それは、韓国では複数の品種群がそれなりの地位を占めているためです。

以下、主な品種群を紹介しておきます(韓国農村振興庁「作物技術情報・キュウリの品種選択(작목기술정보・오이 – 품종선택)」より引用)。

吹青きゅうり취청오이(落合系낙합계)

南部地方で主に冬場に施設栽培されるキュウリで、果実色は青緑色、果実の大きさは25~30cmである。多くは低温伸張性が強いが、高温期の栽培には適していない。

タダギきゅうり다다기오이(半白系반백계)

中部地方で主に栽培される品種であり、雌花着生が良い節なり性であるが、吹青キュウリより低温に耐える力が多少弱い。しかし高温に耐える力は強い方で、春・秋栽培に適合する。果実は肩部分が緑色を呈するが、果実の中間部分からは白色ないし薄い緑色を呈する半白色である。果実の大きさは20~23cm程度である。

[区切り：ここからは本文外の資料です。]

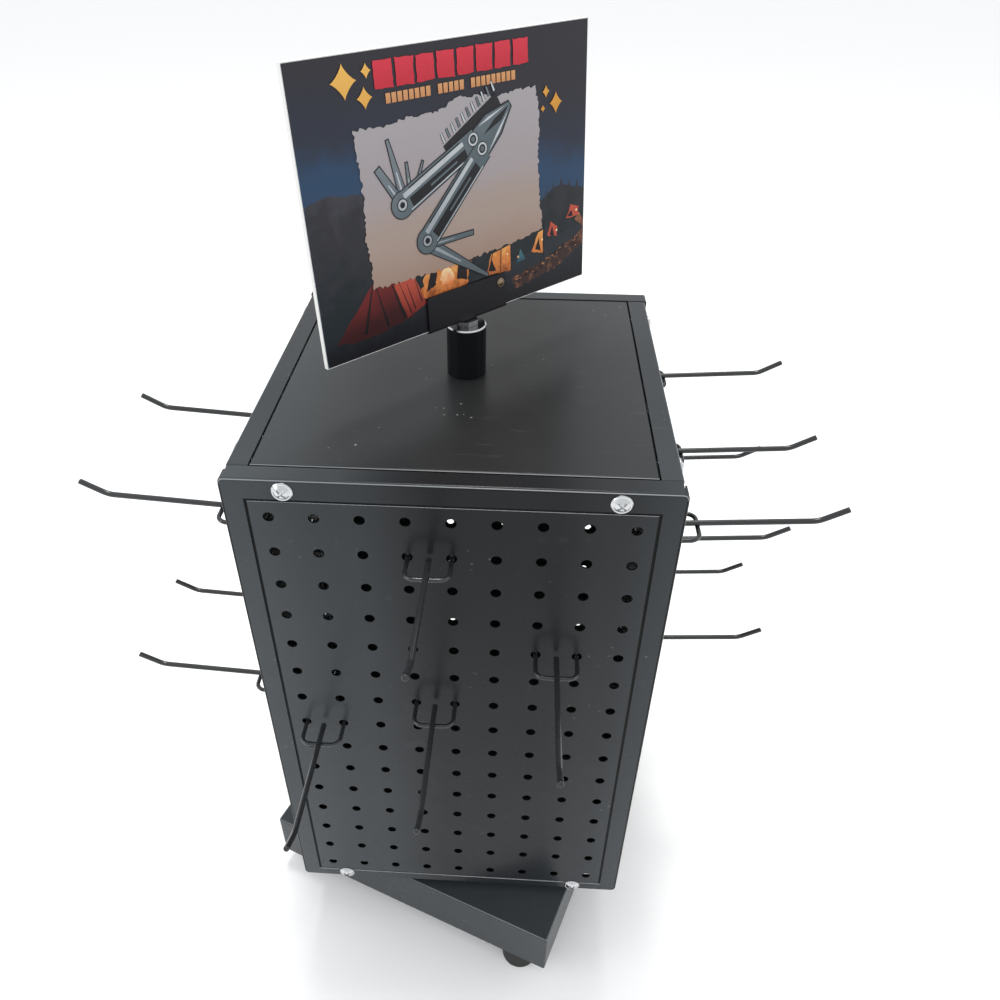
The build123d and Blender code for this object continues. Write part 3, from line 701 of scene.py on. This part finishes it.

カシきゅうり가시오이(黒真珠系흑진주계、四葉系사엽계)

慶尚南道で春から夏にかけて栽培されるキュウリであり、果実の表面にしわが多く凹凸が目立ちイボも多い。果長は30~35cmと長果である。これらの品種は、暑さに耐える力が強いが、低温には弱い。雌花着生率は品種により異なり、黒真珠系は75%、四葉系は40%程度である。

青風キュウリ청풍오이(白芯系백침계)

果実色は濃緑色で、果実表面のイボはごく少なくて平滑であり、ブルームがなく光沢がある。イボの色が白色なので白芯系と呼ばれる。江原道の一部地域および内陸山間地域で夏期に栽培されているが、日本で栽培される白芯系キュウリとは根本的に差異がある。白芯系キュウリは、吹青キュウリより低温伸張性が弱く、低温期の栽培では暖房費が多くかかる。また、側枝収穫型品種であるため、栽培法が吹青キュウリや半白系キュウリとは異なるので、より細心の注意を払って管理する必要がある。

日本の場合:雑種系

これに対して、日本ではほぼ1つの品種群である「短型白いぼ品種:ブルームレス系」に統一されています。

ブルームがないところは青風キュウリ似で、低温伸張性があるところは吹青キュウリに似て、高温に強い部分はタダギ・・・といった具合に、日本ではキュウリの品種群同士の混血が進み区分ができなくなっているのです。

なので、日本では収穫サイズもすべて約100gで統一されているのです。